10. Instead the trial court seems to have relief on a Judgment of this Court in Knishna Charana Padhi v. Gourochandro Dyano Sumantto . But in that case there was an alteration in the date of promissory note itself and also in the endorsement. Therefore that decision will not help to decide the point whether the alteration made in the endorsement amounts to material alteration or not. Hence it follows that there is no material alteration of the promissory note.

11. On the question whether the defendant has paid the entire interest due till 3.1.1972 a reading of the endorsement dated 3.1.1972 in my view would clearly mean that the entire interest amount due till then has been paid. The relevant words are:

This would only mean that the entire interest due till that date has been paid. Mr. R.G. Rajan would however argue that this would only mean that 'apart from the amount paid towards interest till that date' and not that the 'entire amount of interest due till that date has been paid". I am not able to accept this contention. When interest is due on the promissory note and the promisor pays any amount the promisee will adjust that amount paid only towards interest due first and he will not adjust that amount towards principal.

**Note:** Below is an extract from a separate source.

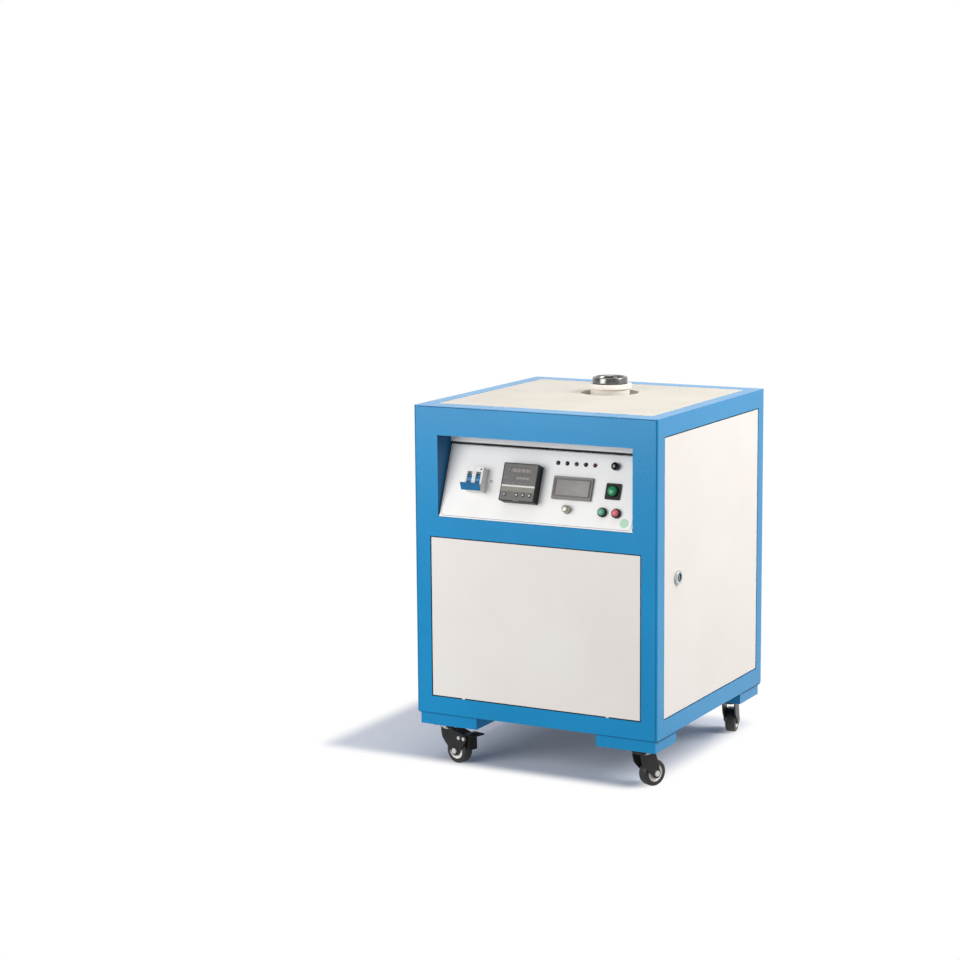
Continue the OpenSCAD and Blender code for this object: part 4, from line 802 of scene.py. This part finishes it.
# %% Screws of the breaker and the panel
screw_hole = turned([(0, 0), (1.6, 0), (1.6, 0.25), (1.3, 0.3), (1.2, 0.15), (0, 0.15)], steps=24)
hole_places = [BREAKER @ shift(x, y, NOSE) for x, y in ((13.5, 19), (13.5, -17.5), (-13.5, -18.5))]
settle_row(screw_hole, hole_places, "breaker_screw", black_abs, "breaker_body", "white_plastic")
pole_seam = moulded(0.5, 44, 0.15)
settle(
    pole_seam, "breaker_pole_seam", beige_painted_shade_and_seam, "breaker_body", "white_plastic",
    BREAKER @ shift(0, 1, NOSE),
)
panel_screw = turned(
    [(0, 0), (3.1, 0), (2.9, 0.6), (2.2, 1.0), (1.2, 1.1), (1.1, 0.4), (0, 0.4)], steps=24
)
settle(panel_screw, "panel_screw", zinc_plate, "control_panel", "zinc", on_panel(-101.5, 74.3))
print("breaker screws:", len(hole_places))

# %% [markdown]
# ## Temperature controller
# The controller is a black ABS case behind a grey bezel foil with a black border. Its two smoked
# windows are sunk a little and show unlit digits. A light stripe divides displays from keys, an
# olive band lies under it, and small faint marks stand beside and below the windows.

# %% Controller face
CONTROLLER = on_panel(-34, MIDDLE_ROW)
FACE = 20
controller = softened("controller_case", black_abs, 0.8, 3)
paint_faces(controller, grey_abs, CONTROLLER, lambda c, n: n.z > 0.9 and c.z > 19.9)
paint_faces(
    controller, window_grey, CONTROLLER, lambda c, n: n.z > 0.9 and 19 < c.z < 19.9 and c.y > 0
)
stripes = {"light_stripe": (light_ink, -7.4, 3.4), "olive_band": (olive_ink, -13.4, 8.2)}
for name, (finish, y, height) in stripes.items():
    stripe = moulded(68, height, 0.12)
    settle(
        stripe, "controller_" + name, finish, "controller_case", "grey_plastic",
        CONTROLLER @ shift(0, y, FACE),
    )
rim_of(
    (72, 72, 0.15), 1.7, 2, "controller_edge", black_abs, "controller_case", "black_plastic",
    CONTROLLER @ shift(0, 0, FACE - 0.05),
)
print("controller stripes:", len(stripes))

# %% Marks, latch and digits of the controller
mark = moulded(1.7, 1.7, 0.12, corner=0.3)
marks = [(-25, 23), (-28, 8), (-26, -2), (-20, -2), (-13, -2), (3, -2), (12, -2)]
mark_places = [CONTROLLER @ shift(x, y, FACE) for x, y in marks]
settle_row(mark, mark_places, "controller_mark", faint_ink, "controller_case", "grey_plastic")
latch = moulded(13, 2.2, 1.2, corner=0.8)
settle(
    latch, "controller_latch", black_gloss, "controller_case", "black_plastic",
    CONTROLLER @ shift(0, -34.6, FACE - 0.8),
)
segment = moulded(5.4, 5.6, 0.1, corner=0.5)
upper_digits = [(x, 22.2, 1.0) for x in (-12, -3.4, 5.4, 14)]
lower_digits = [(x, 7.9, 0.8) for x in (-3.5, 3, 9.5, 16)]
digit_places = [
    CONTROLLER @ shift(x, y, FACE - 0.6) @ Matrix.Diagonal((size, size, 1, 1))
    for x, y, size in upper_digits + lower_digits
]
settle_row(
    segment, digit_places, "controller_digit", digit_glow, "controller_case", "grey_plastic"
)
print("marks:", len(marks), "digits:", len(digit_places))

# %% [markdown]
# The four keys are dark domes. Three carry a plain arrow, a three-sided prism 0.2 mm high with
# rounded corners that is turned to point left, down or up. The fourth carries a ring.

# %% Keys with their arrows
KEYS = {
    "key_set": (-25.4, None),
    "key_left": (-0.6, 90),
    "key_down": (12.9, 180),
    "key_up": (26.3, 0),
}
KEY_ROW = -23.8
deselect()
bpy.ops.mesh.primitive_cylinder_add(vertices=3, radius=2.1 * MM, depth=0.2 * MM)
arrow = bpy.context.object
bpy.ops.object.mode_set(mode="EDIT")
pick("EDGE", lambda mid, way: abs(way.z) > 0.9)
bpy.ops.mesh.bevel(offset=0.3 * MM, segments=3, affect="EDGES")
bpy.ops.object.mode_set(mode="OBJECT")
ring = turned([(1.5, 0), (2.0, 0), (2.0, 0.2), (1.5, 0.2)], steps=32, closed=True)
cap = turned(
    [(0, -3.3), (4, -3.3), (4, -2.3), (3, -2.3), (3, 0.8), (2.7, 1.2), (1.8, 1.3), (0, 1.3)],
    steps=40,
)
key_places = [CONTROLLER @ shift(x, KEY_ROW, FACE) for x, _ in KEYS.values()]
for node, piece in zip(KEYS, copies(cap, key_places)):
    settle(piece, node + "_cap", key_finish, node)
    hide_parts(node)
arrows = {node: (x, turn) for node, (x, turn) in KEYS.items() if turn is not None}
arrow_places = [
    CONTROLLER @ shift(x, KEY_ROW, FACE + 1.35) @ rotation(turn, "Z") for x, turn in arrows.values()
]
for node, piece in zip(arrows, copies(arrow, arrow_places)):
    settle(piece, node + "_arrow", key_white, node)
ring_place = CONTROLLER @ shift(KEYS["key_set"][0], KEY_ROW, FACE + 1.25)
settle(ring, "key_set_ring", key_white, "key_set", place=ring_place)
print("keys:", len(KEYS), "arrows:", len(arrows))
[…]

Hence I agree with the trial court that the interest due till 3.1.1972 has been paid.

12. Then the further question arises, even if the entire, interest due till 3.1.1972 has been paid, will it be sufficient to wipe off the entire amount due under the promissory note as per the provisions of Tamil Nadu Debt Relief Act 4 of 1938 as amended by Act 8 of 1973. In this connection the learned Counsel appearing for the respondent-defendant submitted a calculation memo as per which the will be a balance amount of Rs. 2,700 due. This appears to be correct.

13. In the result, therefore, the appeal is allowed in part, and there will be decree for a sum of Rs. 2,700 with subsequent interest at 6 1/2% per annum from 1.3.1972 to 31.12.1972 and thereafter at 6% per annum till date of payment. There will be no order as to costs throughout.